• _What to produce_
Please repeat, exactly and with nothing added, the lines running from the line that contains "Keep writing the" to the line that contains "door's hinge axis.", both lines included.

• _Records shown_

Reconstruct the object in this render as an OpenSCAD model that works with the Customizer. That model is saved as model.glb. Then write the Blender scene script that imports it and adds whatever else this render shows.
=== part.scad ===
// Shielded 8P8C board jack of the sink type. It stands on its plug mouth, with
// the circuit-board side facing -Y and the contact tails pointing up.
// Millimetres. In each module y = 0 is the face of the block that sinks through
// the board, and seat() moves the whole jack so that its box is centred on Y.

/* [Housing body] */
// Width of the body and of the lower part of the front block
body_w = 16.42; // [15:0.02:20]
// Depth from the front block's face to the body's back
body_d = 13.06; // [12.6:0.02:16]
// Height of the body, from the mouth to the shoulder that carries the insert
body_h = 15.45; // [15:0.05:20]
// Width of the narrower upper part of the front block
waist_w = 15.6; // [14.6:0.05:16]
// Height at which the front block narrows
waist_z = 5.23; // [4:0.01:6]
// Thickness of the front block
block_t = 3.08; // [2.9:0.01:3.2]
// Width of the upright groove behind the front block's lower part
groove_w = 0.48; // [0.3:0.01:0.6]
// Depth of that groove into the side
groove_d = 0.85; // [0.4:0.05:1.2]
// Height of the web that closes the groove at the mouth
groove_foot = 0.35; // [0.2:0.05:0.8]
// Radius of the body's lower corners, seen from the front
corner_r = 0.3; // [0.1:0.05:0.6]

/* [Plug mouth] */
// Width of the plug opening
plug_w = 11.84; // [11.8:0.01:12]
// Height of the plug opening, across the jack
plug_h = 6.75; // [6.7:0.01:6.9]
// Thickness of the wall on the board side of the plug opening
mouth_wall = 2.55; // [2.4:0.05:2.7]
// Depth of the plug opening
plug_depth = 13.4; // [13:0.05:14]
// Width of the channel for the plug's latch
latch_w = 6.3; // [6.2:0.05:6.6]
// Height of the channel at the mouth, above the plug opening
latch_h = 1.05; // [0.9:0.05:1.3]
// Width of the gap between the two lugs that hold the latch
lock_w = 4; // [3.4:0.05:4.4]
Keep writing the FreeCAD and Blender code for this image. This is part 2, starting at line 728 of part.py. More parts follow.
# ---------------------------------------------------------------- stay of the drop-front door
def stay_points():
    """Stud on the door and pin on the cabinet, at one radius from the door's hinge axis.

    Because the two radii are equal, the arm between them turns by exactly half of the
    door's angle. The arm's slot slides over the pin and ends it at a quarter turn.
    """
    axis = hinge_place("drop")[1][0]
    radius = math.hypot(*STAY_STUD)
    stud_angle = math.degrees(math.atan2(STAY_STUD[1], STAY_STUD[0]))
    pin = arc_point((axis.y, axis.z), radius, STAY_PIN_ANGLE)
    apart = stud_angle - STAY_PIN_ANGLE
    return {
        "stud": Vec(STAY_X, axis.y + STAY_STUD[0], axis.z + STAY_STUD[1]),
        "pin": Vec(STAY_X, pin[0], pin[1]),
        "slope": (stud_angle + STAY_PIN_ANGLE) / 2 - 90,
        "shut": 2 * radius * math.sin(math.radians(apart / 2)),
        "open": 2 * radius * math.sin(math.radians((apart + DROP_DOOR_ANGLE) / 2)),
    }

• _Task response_
Keep writing the FreeCAD and Blender code for this image. This is part 2, starting at line 728 of part.py. More parts follow.
# ---------------------------------------------------------------- stay of the drop-front door
def stay_points():
    """Stud on the door and pin on the cabinet, at one radius from the door's hinge axis.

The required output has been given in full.